Heggie met Ginsburg by chance at a dinner before a Santa Fe Opera performance. As luck would have it he was seated next to her and the two bonded over music and opera. Heggie, whose improbable journey from pianist to publicist when he developed focal dystopia in his right hand and then composer-in-residence for the San Francisco Opera even before he had written a single opera, found an ally and champion in the diminutive jurist.

“She knew all about my work. She was lobbying the National Washington Opera to make sure that ‘Dead Man Walking’ got there and lo and behold, that happened a few years later,” said Heggie, 60. “She was all excited about ‘Moby Dick’ coming to the Kennedy Center. And she was in the audience for the premiere of ‘Great Scott’ and other projects. She was really remarkable. I have a long correspondence with her both letters and emails.”

“What I Miss Most” is the second in the song festival’s Wesley Green Composer Project, which launched with the 2020 festival and a work by Richard Danielpour. The program, named after Green Valley resident Wesley Green, who provided the initial funding, taps noted composers to create new works that are premiered at the song festival.

“Commissions with the most important composers in the world today are a key component of our strategy to make (the festival) and Tucson an international cultural destination,” said festival coordinator George Hanson. “It also creates a sense of permanence for the festival.”

The hope also is that the commissioned works will have life beyond their premieres.

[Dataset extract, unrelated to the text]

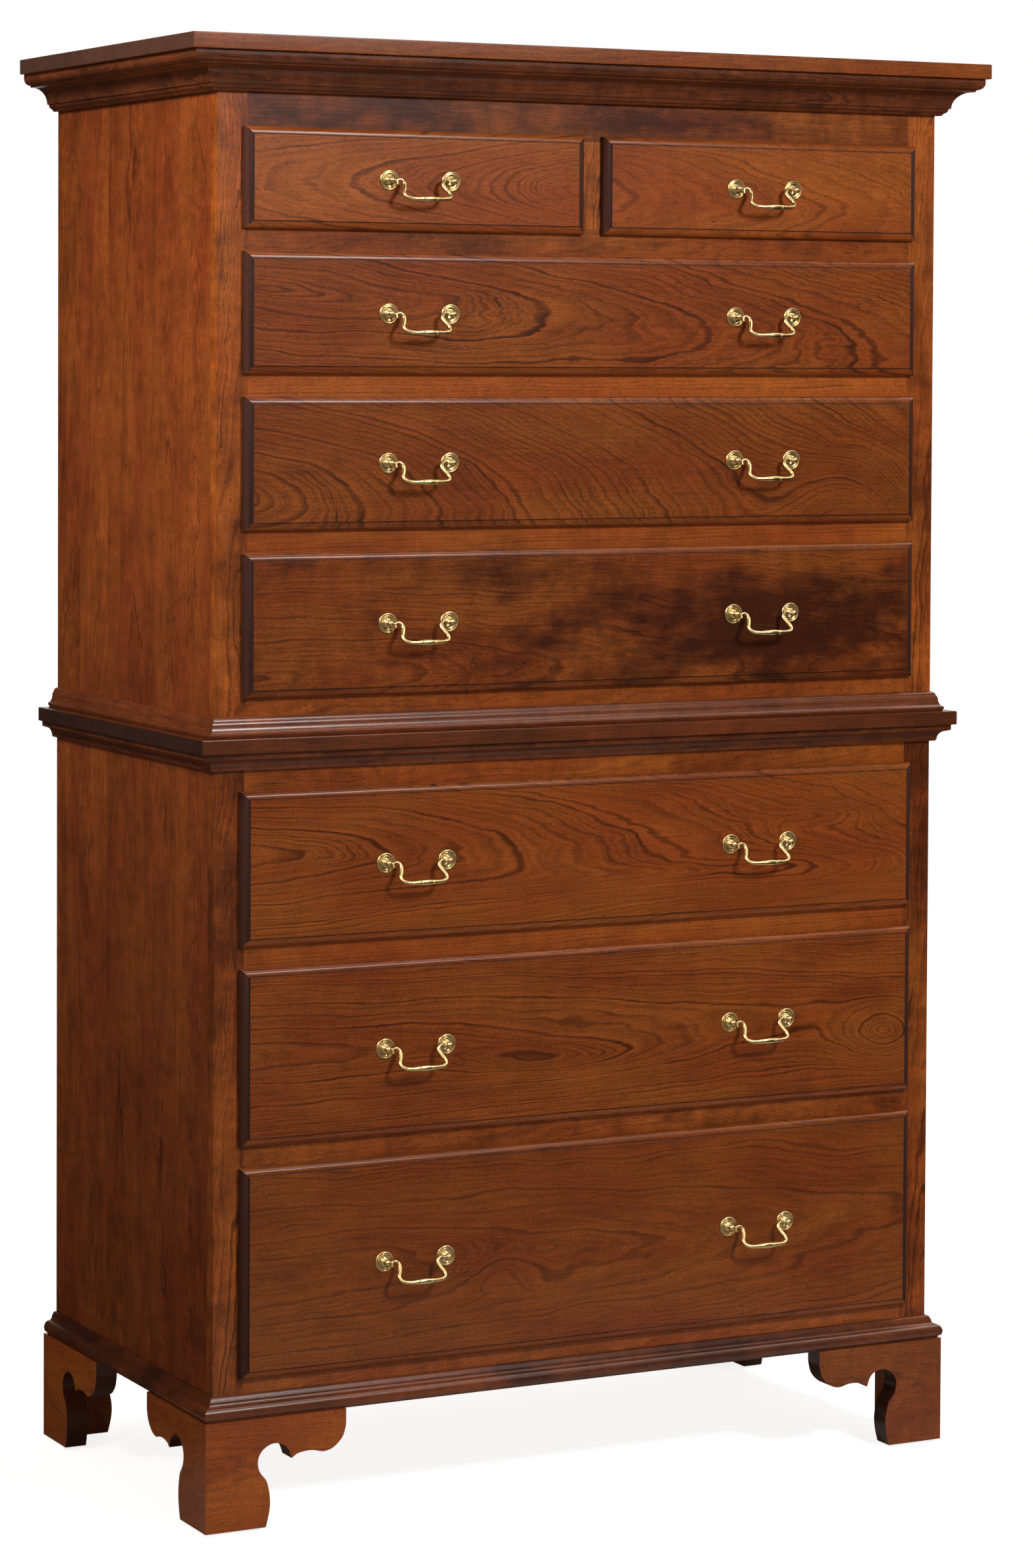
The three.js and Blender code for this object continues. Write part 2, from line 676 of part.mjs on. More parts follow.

Every time the new works are played, the program notes will include the song festival’s role in its creation.

Heggie said he is confident that will be the case with “What I Miss the Most.” After Monday’s premiere, Heggie and Barton will perform the piece for the Schubert Club in St. Paul, Minnesota, on May 12.

“I think a lot of people are already eager to sing this piece,” said Heggie, who used to visit his grandparents in Green Valley in the 1970s and was part of a University of Arizona music program in the 1980s. “And it can be done by men and women. It’s a very flexible piece. I think there is a lot of people who will be interested in doing it. It is about something that matters and something that is very universal. It is timely and timeless. It’s American, but it’s universal.”